D’ascendance écossaise et galloise, Lyman Melvin Jones abandonna la dure vie de fermier en 1868 pour aller tenir un magasin général à Clarksville (Beeton, Ontario), avec son frère David Allanson*. En 1873, notamment pour se garder en forme par le travail en plein air, il se fit engager comme commis voyageur et réparateur par une entreprise d’instruments aratoires dont il devint par la suite associé, la A. Harris, Son and Company de Brantford [V. John Harris*]. Après la construction d’un chemin de fer entre le Minnesota et le Manitoba [V. James Jerome Hill], son employeur l’envoya à Winnipeg mettre sur pied une succursale qui desservirait l’Ouest. Celle-ci ouvrit ses portes en 1880.
Avec sa vigueur coutumière, Jones prit d’assaut à la fois le milieu des affaires et la scène municipale de Winnipeg. De 1882 à 1886, les ventes conclues par son bureau représentaient environ 40 % des ventes de la Harris au Canada, ce qui impressionnait beaucoup ses supérieurs. Élu au conseil municipal de Winnipeg en 1886, il se signala par son travail au comité des finances. Il fut maire en 1887–1888 et vice-président du Bureau de commerce de Winnipeg en 1887. Malgré sa passion pour la vie municipale, il accepta sans hésiter, le 25 janvier 1888, le poste de trésorier provincial dans le nouveau gouvernement libéral. Il devint l’un des quelques conseillers du premier ministre Thomas Greenway* sur les questions ferroviaires. Sa présence apaisait grandement le milieu des affaires, qui tenait à être représenté. Élu pour la première fois en mars 1888 au cours d’une élection partielle dans la circonscription de Shoal Lake, il remporta la victoire aux élections générales de juillet dans North Winnipeg.

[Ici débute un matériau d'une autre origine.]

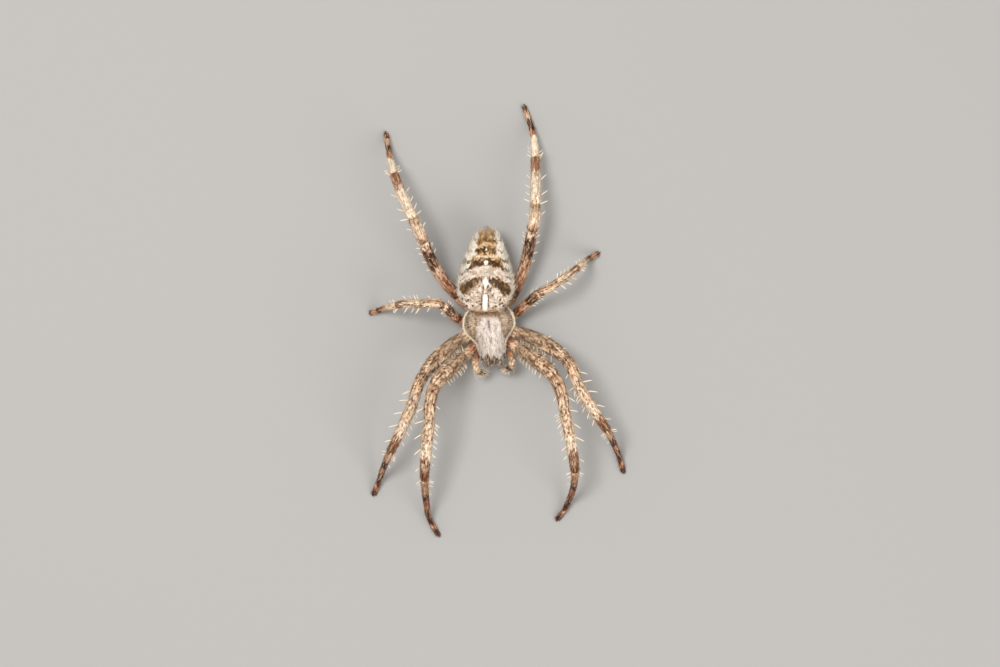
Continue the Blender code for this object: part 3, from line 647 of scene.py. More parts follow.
def heading_vector(heading, climb, sign):
    """The direction (sign sin h cos c, cos h cos c, sin c) aside, ahead and up, from angles in degrees."""
    heading, climb = math.radians(heading), math.radians(climb)
    level = math.cos(climb)
    return np.array([sign * math.sin(heading) * level, math.cos(heading) * level, math.sin(climb)])


def eye_places():
    """Each eye's middle, measured from the waist, the direction it looks in, and its radius."""
    places = {}
    for side, sign in SIDES.items():
        for eye, (outwards, upwards, radius) in EYES.items():
            sight = front_to_whole(heading_vector(outwards, upwards, sign))
            low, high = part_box(f"{eye}_{side}")
            places[f"{eye}_{side}"] = (np.array((low + high) / 2) - WAIST) / MM, sight, radius
    return places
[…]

Nommé en 1888 directeur général de la Harris, Jones démissionna du cabinet en mai 1889 et retourna à Brantford, mais il conserva son siège de député jusqu’en 1892. Diverses autorités lui attribuent l’excellence de la lieuse de la Harris, qui permit à l’entreprise de renforcer sa position face à sa grande rivale, la Massey Manufacturing Company. Après la fusion des deux sociétés en 1891, Jones assuma la direction générale de la Massey-Harris Company, dont le siège social était à Toronto. Il supporta malaisément la présidence de Hart Almerrin Massey*, qui mourut en 1896, mais il put donner plus librement cours à ses ambitions sous l’autorité moins rigide des fils de Massey, Walter Edward Hart* et Chester Daniel. Peu porté à déléguer des pouvoirs mais très bien coté comme « expert en machinerie », il participerait de plus en plus aux activités commerciales de l’entreprise en Europe, en évinçant quelques vétérans de la Massey.

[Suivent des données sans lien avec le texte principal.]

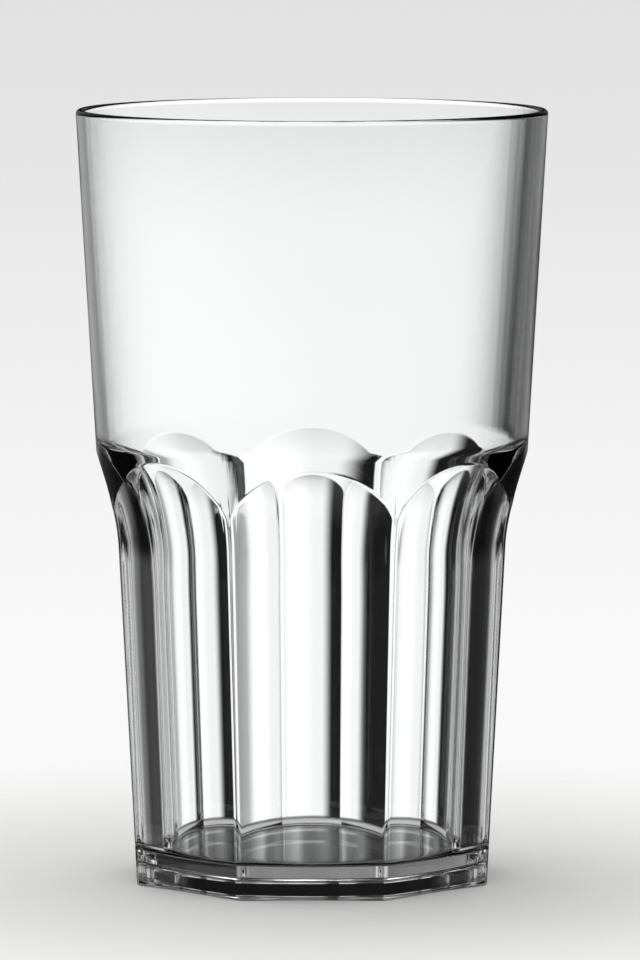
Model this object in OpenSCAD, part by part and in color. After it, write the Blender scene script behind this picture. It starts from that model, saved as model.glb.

Une fois que le gouvernement libéral de Wilfrid Laurier, élu à Ottawa en 1896, eut commencé à envisager une réduction des tarifs douaniers, Jones, alarmé par la perspective de voir s’intensifier la concurrence américaine, se lança dans une virulente correspondance avec Laurier et Clifford Sifton*, député fédéral du Manitoba et ministre de l’Intérieur. En même temps, en faisant valoir qu’il avait transformé la Massey-Harris en une entreprise libérale et accru de beaucoup les relations commerciales entre le Canada et l’étranger, il se mit à réclamer un poste de sénateur. « Je le veux », déclara-t-il à Sifton en 1900 ; l’année suivante on le lui accorda, sans doute pour le calmer.

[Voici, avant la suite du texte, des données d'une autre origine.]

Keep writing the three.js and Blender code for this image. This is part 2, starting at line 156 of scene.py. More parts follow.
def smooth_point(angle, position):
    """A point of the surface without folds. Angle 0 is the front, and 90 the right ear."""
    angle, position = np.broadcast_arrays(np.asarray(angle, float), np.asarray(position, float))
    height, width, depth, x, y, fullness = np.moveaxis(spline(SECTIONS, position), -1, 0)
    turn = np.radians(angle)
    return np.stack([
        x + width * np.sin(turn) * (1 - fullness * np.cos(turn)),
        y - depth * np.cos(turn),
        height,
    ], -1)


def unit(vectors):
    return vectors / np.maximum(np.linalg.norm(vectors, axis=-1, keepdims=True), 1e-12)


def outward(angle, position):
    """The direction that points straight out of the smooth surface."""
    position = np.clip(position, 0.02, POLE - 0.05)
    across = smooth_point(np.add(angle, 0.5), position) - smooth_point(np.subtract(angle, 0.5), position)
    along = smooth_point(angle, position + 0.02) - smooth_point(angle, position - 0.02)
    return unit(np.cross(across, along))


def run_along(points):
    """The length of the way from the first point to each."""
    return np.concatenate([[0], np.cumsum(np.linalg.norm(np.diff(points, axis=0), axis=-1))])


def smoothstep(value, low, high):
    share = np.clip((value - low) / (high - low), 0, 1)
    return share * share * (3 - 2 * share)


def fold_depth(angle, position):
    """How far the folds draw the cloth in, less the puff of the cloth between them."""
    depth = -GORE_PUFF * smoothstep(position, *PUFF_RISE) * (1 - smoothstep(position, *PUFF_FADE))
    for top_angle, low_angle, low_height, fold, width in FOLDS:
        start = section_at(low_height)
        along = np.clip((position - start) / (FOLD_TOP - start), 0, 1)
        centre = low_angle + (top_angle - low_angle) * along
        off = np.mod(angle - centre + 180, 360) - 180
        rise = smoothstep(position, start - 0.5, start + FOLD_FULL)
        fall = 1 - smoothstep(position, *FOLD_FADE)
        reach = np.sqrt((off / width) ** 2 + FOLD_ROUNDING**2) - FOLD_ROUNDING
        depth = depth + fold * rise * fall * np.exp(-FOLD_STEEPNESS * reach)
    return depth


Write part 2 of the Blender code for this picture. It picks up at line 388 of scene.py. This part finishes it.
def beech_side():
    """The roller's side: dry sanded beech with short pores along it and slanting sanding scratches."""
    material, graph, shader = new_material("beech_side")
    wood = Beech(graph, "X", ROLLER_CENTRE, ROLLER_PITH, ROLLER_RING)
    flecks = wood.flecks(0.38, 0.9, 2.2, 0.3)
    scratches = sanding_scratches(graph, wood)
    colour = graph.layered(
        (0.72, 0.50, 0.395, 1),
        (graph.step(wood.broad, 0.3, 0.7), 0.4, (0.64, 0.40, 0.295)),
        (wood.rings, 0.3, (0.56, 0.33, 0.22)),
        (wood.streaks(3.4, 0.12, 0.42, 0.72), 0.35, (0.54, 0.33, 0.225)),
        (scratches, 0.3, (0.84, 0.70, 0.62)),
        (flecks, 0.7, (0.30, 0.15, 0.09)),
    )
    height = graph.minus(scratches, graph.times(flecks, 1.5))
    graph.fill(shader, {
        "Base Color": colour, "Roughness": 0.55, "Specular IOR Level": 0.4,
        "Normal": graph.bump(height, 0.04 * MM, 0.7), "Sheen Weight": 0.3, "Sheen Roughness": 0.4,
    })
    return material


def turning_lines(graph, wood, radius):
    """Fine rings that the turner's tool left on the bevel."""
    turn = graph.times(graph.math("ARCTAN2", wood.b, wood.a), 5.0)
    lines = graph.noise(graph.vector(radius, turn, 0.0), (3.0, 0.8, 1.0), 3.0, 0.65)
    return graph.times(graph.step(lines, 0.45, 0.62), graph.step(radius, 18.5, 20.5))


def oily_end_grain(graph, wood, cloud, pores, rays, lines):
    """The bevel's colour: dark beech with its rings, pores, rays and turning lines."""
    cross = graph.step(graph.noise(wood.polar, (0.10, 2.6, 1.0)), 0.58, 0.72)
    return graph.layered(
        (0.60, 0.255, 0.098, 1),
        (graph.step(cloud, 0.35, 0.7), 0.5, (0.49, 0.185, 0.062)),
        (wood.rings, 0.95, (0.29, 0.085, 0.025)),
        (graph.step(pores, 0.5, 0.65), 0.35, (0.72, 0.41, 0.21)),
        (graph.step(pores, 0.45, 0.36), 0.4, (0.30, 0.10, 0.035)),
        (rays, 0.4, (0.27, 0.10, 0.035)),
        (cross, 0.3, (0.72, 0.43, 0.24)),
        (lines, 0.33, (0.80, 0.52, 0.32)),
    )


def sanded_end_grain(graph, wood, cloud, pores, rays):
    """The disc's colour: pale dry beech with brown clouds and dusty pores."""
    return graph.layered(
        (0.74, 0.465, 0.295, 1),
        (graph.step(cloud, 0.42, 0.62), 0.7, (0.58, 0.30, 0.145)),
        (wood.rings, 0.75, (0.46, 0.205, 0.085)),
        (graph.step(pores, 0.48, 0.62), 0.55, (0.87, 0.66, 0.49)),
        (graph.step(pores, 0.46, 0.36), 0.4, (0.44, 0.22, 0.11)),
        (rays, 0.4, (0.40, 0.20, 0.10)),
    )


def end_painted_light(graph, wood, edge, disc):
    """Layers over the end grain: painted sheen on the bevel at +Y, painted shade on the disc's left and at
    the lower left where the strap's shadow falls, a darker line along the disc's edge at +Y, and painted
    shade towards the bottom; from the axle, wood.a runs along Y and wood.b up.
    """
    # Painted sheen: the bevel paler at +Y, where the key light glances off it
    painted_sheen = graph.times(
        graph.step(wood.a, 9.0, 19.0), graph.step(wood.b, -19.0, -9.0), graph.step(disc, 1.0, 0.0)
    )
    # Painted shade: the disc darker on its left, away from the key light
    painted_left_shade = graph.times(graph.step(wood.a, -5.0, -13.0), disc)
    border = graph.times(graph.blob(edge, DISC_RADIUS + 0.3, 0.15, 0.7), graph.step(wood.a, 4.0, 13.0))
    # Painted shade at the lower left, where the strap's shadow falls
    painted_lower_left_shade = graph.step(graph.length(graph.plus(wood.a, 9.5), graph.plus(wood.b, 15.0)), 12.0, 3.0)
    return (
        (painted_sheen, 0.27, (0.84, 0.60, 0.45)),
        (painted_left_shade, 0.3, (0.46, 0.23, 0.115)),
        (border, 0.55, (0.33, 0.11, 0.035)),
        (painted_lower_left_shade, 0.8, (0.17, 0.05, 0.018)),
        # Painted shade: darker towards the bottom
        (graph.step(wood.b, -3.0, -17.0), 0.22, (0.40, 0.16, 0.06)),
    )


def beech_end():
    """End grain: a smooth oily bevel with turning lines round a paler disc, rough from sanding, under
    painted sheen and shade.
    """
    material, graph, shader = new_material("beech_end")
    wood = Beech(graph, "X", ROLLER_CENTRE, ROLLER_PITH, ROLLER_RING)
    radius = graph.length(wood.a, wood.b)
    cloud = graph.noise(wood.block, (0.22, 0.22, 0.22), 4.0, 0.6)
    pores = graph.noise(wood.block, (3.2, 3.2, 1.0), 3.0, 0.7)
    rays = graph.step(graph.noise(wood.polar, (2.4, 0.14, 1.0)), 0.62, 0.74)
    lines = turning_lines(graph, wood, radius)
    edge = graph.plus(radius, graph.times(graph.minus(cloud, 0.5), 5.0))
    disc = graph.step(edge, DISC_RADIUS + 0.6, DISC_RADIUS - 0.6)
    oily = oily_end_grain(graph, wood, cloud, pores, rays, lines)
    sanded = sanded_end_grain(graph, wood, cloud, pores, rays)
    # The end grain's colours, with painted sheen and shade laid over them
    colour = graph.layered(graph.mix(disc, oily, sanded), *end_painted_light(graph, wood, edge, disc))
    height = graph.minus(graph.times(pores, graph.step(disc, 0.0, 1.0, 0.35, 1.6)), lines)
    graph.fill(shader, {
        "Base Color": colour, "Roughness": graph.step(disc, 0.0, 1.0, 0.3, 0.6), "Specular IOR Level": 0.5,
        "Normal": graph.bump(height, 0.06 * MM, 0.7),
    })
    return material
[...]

En mars 1903, après le départ de Chester Daniel Massey, Jones fut élu président de la Massey-Harris, dont il était toujours directeur général. Dans les 11 années suivantes, il aurait à faire face à la pénétration croissante du marché canadien par les Américains, à des hauts et des bas dans ses finances personnelles et à la perspective déconcertante du libre-échange. Sous sa direction, la Massey-Harris continua lentement de mettre au point une gamme complète de machines agricoles, dont des moteurs à essence, mais, peut-être à cause des coûts et des marchés, Jones ne s’intéressa pas, semble-t-il, au tracteur à essence, pourtant révolutionnaire. Il veilla surtout à ce que l’entreprise étende son réseau de succursales dans l’Ouest canadien et puisse s’approvisionner régulièrement en acier. (Il faisait partie du conseil d’administration de l’un des principaux fournisseurs, la Nova Scotia Steel and Coal Company Limited.) En 1910, lorsque la Massey-Harris acheta la Johnston Harvester Company de Batavia, dans l’État de New York, on crut qu’elle cherchait à s’implanter sur le marché américain, mais Jones n’y songeait pas sérieusement. L’usine de fonte malléable de la Johnston avait une plus grande valeur pratique.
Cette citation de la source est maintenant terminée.